While the cases of imported chikungunya cases are being seen in record numbers in the United States this year, due to the massive chikungunya epidemic affecting the Western hemisphere, recent data shows another mosquito borne virus, dengue fever, is down in numbers this year in the states.
From Jan.1 to Nov. 6, 2014, there has been 297 confirmed dengue fever cases reported in the United States, according to the latest Pan American Health Organization (PAHO) report. In all of 2013, 543 dengue fever cases were reported in the US.
Dengue fever (DF) is caused by any of four closely related viruses, or serotypes: dengue 1-4. Dengue is transmitted between people by the mosquitoes Aedes aegypti and Aedes albopictus, which are found throughout the world.
In the state of Florida this year to date, a total of 78 dengue fever cases have been reported–72 imported, or travel associated cases and 6 locally acquired cases all reported from Miami-Dade County.
Based on these numbers, Florida accounts for 24 percent of all dengue in the US.
During the same period in 2013, the Florida Department of Health saw 103 travel-associated cases and 23 locally acquired cases–22 were from a dengue outbreak in Martin County, on Florida’s east coast. For all of 2013, Florida reported 120 imported and 23 local transmission of dengue (26% of all dengue in the US in 2013).

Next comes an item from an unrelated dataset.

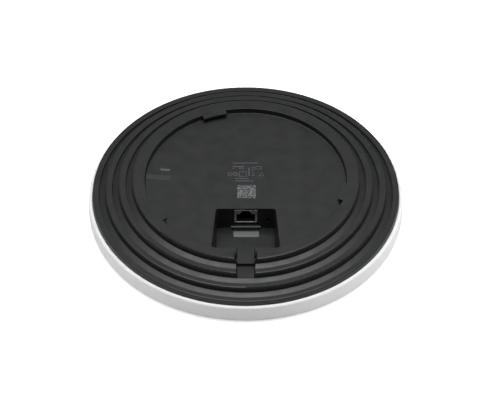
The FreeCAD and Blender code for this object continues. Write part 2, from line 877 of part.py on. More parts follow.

Related: Florida reports 350 travel associated chikungunya cases, increasing numbers from Puerto Rico, Jamaica
According to the Centers for Disease Control and Prevention, today about 2.5 billion people, or 40% of the world’s population, live in areas where there is a risk of dengue transmission. Dengue is endemic in at least 100 countries in Asia, the Pacific, the Americas, Africa, and the Caribbean. The World Health Organization (WHO) estimates that 50 to 100 million infections occur yearly, including 500,000 DHF cases and 22,000 deaths, mostly among children.